I have a data frame that has a column with unique names and then another column that has factors/char (can do either). I want to be able to filter out duplicate names and IF one of the duplicates has a certain value for a factor I want to keep that one, if there are two duplicates with the same factor, then I don't care which one it keeps.
Name Status
1. John A
2. John B
3. Sally A
4. Alex A
5. Sarah B
6. Joe A
7. Joe A
8. Sue B
9. Sue B
I want to keep the duplicate if the factor/char is set to B. If there are two As or two Bs I don't care which one it keeps.
This is the result I want:
1. John B
2. Sally A
3. Alex A
4. Sarah B
5. Joe A
6. Sue B
I have tried the following but it's still keeping both A and B for John:
Name <- c("John","John","Sally","Alex", "Sarah", "Joe", "Joe", "Sue", "Sue")
Status <- c('A', 'B', 'A', 'A', 'B', 'A', 'A', 'B', 'B')
df_reddit <- data.frame(Name,Status)
df_reddit[, 'Status'] <- as.factor(df_reddit[, 'Status'])
df_reddit$Status <- factor(df_reddit$Status, levels = c("A", "B"))
df_reddit <- df_reddit[order(df_reddit$Status),]
df_reddit[!duplicated(df_reddit[,c('Name')]),]
Any help is appreciated! Would a loop or something be better for this?

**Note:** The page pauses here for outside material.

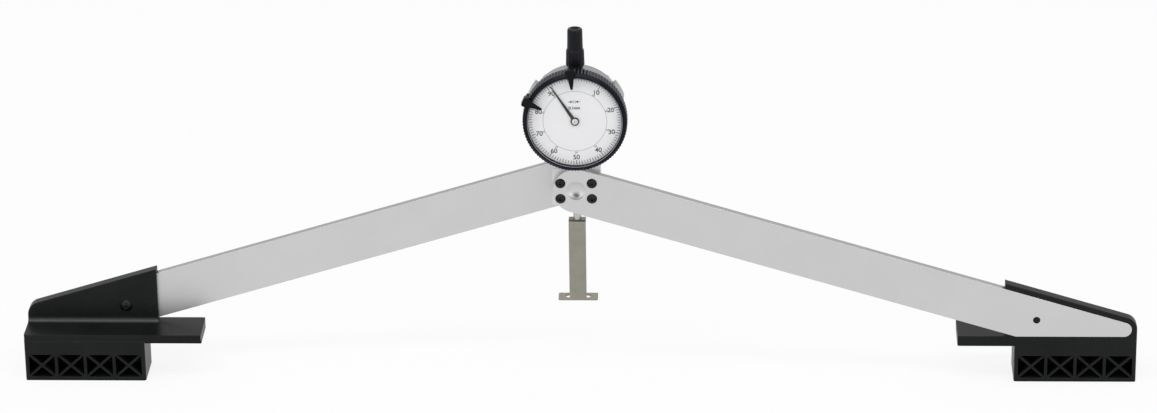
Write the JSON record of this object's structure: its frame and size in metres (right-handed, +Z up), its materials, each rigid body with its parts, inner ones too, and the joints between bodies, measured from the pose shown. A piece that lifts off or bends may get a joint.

CodePudding user response:
A pure dplyr
approach may look like so:
library(dplyr)
df_reddit |>
add_count(Name, wt = Status == "B") |>
filter(Status == "B" | n == 0) |>
distinct(Name, Status)
#> Name Status
#> 1 John B
#> 2 Sally A
#> 3 Alex A
#> 4 Sarah B
#> 5 Joe A
#> 6 Sue B
CodePudding user response:
Here's one option using dplyr
and data.table
:
library(dplyr)
library(data.table)
df_reddit %>%
group_by(Name) %>%
mutate(rle = data.table::rleid(Status)) %>%
filter(rle == max(rle)) %>%
select(-rle) %>%
unique() %>%
ungroup()
# A tibble: 6 × 2
Name Status
<chr> <chr>
1 John B
2 Sally A
3 Alex A
4 Sarah B
5 Joe A
6 Sue B